- _Goal of the exercise_: Reproduce exactly the lines below from the one containing "ring_brace();" through the one containing "LENS, SENSOR = 90.66, 36", including both, and nothing else.
-- start of Record excerpts --
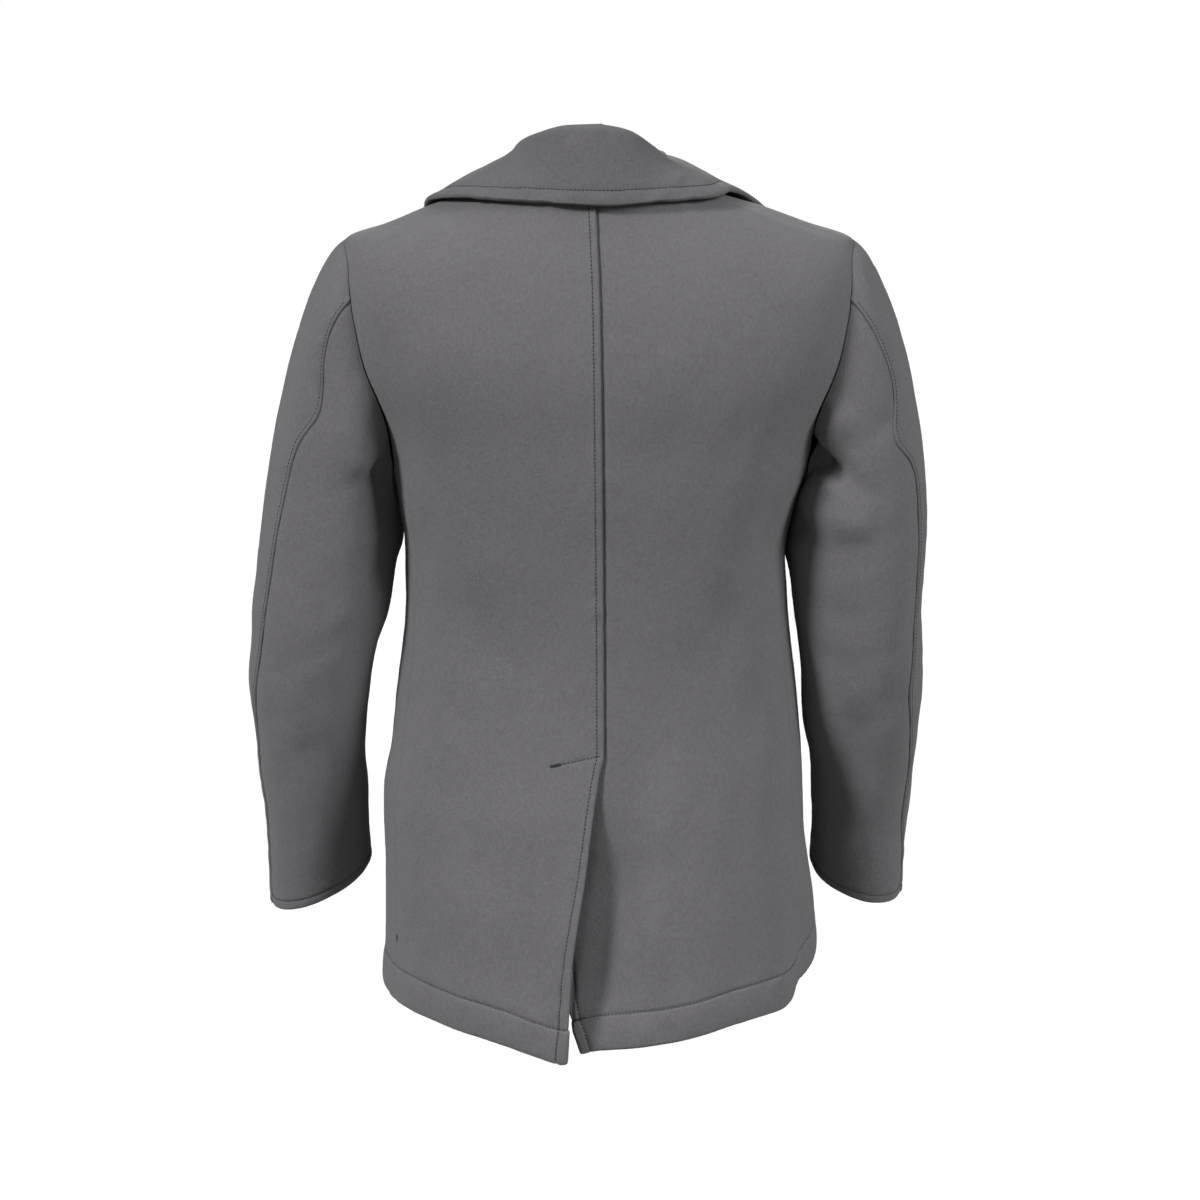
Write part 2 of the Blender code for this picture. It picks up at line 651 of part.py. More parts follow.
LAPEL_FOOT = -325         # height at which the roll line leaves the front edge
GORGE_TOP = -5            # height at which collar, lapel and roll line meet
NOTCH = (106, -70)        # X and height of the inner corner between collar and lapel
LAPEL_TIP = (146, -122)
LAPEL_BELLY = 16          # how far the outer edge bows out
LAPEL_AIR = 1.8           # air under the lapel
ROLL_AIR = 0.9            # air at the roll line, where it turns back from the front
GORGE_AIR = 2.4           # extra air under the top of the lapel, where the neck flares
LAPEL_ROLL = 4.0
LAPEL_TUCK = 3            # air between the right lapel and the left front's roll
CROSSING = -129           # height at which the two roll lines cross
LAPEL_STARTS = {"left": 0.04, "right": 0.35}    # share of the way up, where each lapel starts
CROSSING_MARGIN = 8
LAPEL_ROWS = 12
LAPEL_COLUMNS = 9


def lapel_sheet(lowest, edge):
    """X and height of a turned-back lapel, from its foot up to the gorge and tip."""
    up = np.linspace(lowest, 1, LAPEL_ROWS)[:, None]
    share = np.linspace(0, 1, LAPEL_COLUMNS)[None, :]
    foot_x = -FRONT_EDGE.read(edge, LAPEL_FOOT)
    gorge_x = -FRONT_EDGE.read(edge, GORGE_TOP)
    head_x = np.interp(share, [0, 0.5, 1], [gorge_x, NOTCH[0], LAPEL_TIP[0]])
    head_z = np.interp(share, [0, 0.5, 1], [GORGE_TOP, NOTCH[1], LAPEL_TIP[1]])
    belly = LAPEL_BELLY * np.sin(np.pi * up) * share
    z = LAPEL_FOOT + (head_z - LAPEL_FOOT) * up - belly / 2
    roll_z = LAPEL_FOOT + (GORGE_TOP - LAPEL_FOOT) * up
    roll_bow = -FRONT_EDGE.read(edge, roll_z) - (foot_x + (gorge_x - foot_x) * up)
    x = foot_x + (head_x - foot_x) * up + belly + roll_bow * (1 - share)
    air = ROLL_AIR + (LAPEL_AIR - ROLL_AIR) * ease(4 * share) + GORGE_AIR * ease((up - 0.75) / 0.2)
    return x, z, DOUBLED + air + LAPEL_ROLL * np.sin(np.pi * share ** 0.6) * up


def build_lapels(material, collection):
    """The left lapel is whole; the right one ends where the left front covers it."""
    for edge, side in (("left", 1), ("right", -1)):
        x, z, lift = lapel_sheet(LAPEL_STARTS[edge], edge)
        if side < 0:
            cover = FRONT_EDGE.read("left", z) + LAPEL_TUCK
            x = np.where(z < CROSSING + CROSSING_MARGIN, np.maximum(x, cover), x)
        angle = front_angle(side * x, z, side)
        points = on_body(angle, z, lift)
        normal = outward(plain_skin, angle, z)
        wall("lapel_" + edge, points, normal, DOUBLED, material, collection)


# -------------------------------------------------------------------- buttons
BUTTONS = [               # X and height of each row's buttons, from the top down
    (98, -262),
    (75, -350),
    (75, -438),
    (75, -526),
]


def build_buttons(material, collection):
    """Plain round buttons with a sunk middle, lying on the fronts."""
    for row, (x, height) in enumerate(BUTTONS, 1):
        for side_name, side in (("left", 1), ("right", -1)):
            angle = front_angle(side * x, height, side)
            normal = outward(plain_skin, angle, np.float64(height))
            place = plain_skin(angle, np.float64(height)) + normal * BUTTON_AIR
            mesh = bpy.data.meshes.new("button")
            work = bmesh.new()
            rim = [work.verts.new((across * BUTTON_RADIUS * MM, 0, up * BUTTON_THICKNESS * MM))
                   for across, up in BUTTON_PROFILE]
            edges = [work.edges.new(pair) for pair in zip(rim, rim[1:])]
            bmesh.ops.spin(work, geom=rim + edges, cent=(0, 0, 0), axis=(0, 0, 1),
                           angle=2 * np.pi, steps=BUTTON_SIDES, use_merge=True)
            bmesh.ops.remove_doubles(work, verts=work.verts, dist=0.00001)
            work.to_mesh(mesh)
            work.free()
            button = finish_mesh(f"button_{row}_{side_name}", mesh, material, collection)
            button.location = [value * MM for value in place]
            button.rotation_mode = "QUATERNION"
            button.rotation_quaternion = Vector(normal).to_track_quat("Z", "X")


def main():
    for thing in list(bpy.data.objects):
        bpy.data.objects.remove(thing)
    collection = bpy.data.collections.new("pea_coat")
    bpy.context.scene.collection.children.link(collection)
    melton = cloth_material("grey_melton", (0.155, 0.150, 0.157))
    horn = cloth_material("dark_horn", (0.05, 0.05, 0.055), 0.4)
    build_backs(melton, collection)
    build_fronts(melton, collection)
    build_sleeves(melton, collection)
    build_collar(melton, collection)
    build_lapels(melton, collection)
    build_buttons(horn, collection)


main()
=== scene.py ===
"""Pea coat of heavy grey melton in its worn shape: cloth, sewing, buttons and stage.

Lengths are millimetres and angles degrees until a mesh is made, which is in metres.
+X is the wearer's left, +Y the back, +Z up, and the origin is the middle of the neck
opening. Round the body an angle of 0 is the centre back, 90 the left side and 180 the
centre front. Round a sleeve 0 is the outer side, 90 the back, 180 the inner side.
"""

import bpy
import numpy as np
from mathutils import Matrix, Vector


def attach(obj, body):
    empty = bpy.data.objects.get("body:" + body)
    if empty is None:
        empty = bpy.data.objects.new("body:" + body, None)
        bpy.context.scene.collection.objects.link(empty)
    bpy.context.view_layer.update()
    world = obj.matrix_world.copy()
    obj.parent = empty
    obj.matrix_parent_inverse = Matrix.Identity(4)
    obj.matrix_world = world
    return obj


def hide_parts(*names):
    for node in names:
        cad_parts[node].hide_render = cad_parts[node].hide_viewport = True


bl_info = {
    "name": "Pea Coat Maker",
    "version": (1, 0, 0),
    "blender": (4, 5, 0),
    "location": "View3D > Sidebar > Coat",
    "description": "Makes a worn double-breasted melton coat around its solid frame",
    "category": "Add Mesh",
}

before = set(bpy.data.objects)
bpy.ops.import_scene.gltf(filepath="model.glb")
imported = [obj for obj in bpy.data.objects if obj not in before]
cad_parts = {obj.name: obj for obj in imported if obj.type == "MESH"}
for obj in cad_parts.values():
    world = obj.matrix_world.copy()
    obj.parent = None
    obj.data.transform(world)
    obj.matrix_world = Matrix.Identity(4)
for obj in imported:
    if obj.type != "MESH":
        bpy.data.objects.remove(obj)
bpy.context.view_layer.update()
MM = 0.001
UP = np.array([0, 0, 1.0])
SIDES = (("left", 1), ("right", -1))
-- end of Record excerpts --
-- start of Record excerpts --
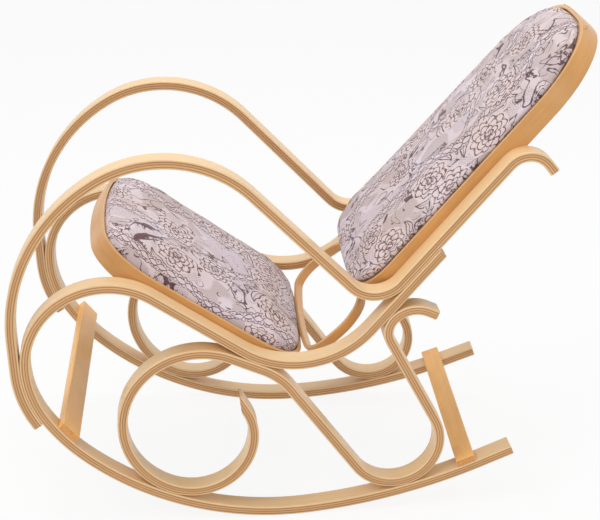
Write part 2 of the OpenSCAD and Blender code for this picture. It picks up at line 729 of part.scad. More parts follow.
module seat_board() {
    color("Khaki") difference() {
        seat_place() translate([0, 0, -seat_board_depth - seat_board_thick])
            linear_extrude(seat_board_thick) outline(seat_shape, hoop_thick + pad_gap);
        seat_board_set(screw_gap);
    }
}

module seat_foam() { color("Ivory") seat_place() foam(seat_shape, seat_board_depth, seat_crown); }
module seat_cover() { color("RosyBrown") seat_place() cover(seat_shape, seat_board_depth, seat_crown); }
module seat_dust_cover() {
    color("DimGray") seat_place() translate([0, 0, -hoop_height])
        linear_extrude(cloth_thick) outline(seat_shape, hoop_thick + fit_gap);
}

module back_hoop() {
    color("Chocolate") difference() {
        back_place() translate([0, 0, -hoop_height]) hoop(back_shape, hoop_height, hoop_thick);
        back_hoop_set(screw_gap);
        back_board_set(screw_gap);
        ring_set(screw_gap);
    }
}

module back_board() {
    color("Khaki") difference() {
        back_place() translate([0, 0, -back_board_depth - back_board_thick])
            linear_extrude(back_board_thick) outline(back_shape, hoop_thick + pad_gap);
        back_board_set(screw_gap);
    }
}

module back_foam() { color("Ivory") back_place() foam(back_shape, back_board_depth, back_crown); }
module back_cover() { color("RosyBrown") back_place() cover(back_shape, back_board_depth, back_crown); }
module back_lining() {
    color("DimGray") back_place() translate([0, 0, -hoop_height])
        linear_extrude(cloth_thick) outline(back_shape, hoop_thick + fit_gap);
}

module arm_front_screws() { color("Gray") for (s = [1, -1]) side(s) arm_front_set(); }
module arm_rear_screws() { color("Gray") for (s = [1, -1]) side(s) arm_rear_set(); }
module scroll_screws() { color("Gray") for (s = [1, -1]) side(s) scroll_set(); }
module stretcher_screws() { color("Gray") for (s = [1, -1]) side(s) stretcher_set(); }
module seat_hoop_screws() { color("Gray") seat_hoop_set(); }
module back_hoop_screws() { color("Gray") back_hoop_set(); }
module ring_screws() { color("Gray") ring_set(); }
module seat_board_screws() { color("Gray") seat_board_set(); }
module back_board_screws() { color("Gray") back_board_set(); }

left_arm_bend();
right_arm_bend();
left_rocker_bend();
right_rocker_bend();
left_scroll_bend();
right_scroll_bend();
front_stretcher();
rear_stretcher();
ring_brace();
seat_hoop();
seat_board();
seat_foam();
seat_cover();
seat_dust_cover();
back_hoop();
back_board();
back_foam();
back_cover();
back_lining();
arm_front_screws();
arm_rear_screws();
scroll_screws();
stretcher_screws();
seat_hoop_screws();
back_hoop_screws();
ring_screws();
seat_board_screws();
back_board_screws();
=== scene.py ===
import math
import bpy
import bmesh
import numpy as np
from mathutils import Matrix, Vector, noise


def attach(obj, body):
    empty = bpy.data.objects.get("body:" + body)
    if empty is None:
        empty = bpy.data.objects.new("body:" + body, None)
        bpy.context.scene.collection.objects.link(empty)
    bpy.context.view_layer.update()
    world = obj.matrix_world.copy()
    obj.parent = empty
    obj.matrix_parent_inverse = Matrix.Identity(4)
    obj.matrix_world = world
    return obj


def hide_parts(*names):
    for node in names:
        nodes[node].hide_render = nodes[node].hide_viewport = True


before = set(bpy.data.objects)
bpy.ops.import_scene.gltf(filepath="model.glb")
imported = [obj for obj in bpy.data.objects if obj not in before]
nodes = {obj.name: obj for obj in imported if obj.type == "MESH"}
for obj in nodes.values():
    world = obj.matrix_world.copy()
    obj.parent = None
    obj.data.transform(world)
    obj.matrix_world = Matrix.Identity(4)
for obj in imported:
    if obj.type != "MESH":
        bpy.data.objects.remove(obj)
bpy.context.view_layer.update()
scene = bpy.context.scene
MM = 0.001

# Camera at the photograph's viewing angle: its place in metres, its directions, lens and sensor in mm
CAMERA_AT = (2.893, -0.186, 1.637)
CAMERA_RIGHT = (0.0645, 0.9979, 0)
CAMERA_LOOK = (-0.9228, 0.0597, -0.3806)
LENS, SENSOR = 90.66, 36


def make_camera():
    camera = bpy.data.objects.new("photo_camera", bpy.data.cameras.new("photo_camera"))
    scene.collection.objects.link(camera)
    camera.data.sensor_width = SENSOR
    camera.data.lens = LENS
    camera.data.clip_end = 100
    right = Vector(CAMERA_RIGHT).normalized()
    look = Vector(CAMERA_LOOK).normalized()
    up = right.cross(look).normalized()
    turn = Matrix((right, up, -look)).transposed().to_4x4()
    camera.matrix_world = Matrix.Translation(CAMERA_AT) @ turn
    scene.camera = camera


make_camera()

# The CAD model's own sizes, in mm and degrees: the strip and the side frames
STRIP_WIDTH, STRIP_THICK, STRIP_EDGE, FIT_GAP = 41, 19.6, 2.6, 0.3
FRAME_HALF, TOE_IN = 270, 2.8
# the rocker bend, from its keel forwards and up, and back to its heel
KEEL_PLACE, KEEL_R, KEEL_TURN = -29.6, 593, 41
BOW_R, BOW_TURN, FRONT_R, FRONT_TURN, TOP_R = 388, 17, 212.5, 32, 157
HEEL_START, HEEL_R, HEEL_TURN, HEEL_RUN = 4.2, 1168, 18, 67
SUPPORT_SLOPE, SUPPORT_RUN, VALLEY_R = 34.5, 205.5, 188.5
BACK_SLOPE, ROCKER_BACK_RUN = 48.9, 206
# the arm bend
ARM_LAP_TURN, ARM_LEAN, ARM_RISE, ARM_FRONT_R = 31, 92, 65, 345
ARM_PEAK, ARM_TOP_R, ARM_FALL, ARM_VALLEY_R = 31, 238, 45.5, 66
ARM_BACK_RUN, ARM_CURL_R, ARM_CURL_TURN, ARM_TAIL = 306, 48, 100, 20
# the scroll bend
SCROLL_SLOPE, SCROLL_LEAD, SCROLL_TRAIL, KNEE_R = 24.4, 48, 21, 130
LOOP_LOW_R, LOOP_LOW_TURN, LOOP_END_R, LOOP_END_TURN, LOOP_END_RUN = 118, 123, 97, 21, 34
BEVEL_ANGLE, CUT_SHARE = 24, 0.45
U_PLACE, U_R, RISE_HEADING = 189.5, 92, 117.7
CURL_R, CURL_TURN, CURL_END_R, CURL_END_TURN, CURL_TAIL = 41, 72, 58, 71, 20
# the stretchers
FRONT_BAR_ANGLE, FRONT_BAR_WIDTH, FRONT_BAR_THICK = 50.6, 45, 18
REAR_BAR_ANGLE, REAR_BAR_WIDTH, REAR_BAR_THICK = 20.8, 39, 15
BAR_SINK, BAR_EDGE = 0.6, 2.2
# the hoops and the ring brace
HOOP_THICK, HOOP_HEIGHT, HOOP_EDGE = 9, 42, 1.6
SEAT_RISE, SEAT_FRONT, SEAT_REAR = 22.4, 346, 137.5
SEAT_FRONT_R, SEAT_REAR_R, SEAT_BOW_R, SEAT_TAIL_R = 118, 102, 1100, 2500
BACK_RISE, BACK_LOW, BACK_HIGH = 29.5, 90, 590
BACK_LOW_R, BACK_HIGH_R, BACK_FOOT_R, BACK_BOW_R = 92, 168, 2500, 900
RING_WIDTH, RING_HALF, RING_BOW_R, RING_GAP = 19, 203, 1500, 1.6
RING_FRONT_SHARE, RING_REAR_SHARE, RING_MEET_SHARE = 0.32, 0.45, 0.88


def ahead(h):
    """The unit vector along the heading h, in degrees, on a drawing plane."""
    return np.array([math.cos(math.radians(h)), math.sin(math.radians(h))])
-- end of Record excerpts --
- _Full solution_:
ring_brace();
seat_hoop();
seat_board();
seat_foam();
seat_cover();
seat_dust_cover();
back_hoop();
back_board();
back_foam();
back_cover();
back_lining();
arm_front_screws();
arm_rear_screws();
scroll_screws();
stretcher_screws();
seat_hoop_screws();
back_hoop_screws();
ring_screws();
seat_board_screws();
back_board_screws();
=== scene.py ===
import math
import bpy
import bmesh
import numpy as np
from mathutils import Matrix, Vector, noise


def attach(obj, body):
    empty = bpy.data.objects.get("body:" + body)
    if empty is None:
        empty = bpy.data.objects.new("body:" + body, None)
        bpy.context.scene.collection.objects.link(empty)
    bpy.context.view_layer.update()
    world = obj.matrix_world.copy()
    obj.parent = empty
    obj.matrix_parent_inverse = Matrix.Identity(4)
    obj.matrix_world = world
    return obj


def hide_parts(*names):
    for node in names:
        nodes[node].hide_render = nodes[node].hide_viewport = True


before = set(bpy.data.objects)
bpy.ops.import_scene.gltf(filepath="model.glb")
imported = [obj for obj in bpy.data.objects if obj not in before]
nodes = {obj.name: obj for obj in imported if obj.type == "MESH"}
for obj in nodes.values():
    world = obj.matrix_world.copy()
    obj.parent = None
    obj.data.transform(world)
    obj.matrix_world = Matrix.Identity(4)
for obj in imported:
    if obj.type != "MESH":
        bpy.data.objects.remove(obj)
bpy.context.view_layer.update()
scene = bpy.context.scene
MM = 0.001

# Camera at the photograph's viewing angle: its place in metres, its directions, lens and sensor in mm
CAMERA_AT = (2.893, -0.186, 1.637)
CAMERA_RIGHT = (0.0645, 0.9979, 0)
CAMERA_LOOK = (-0.9228, 0.0597, -0.3806)
LENS, SENSOR = 90.66, 36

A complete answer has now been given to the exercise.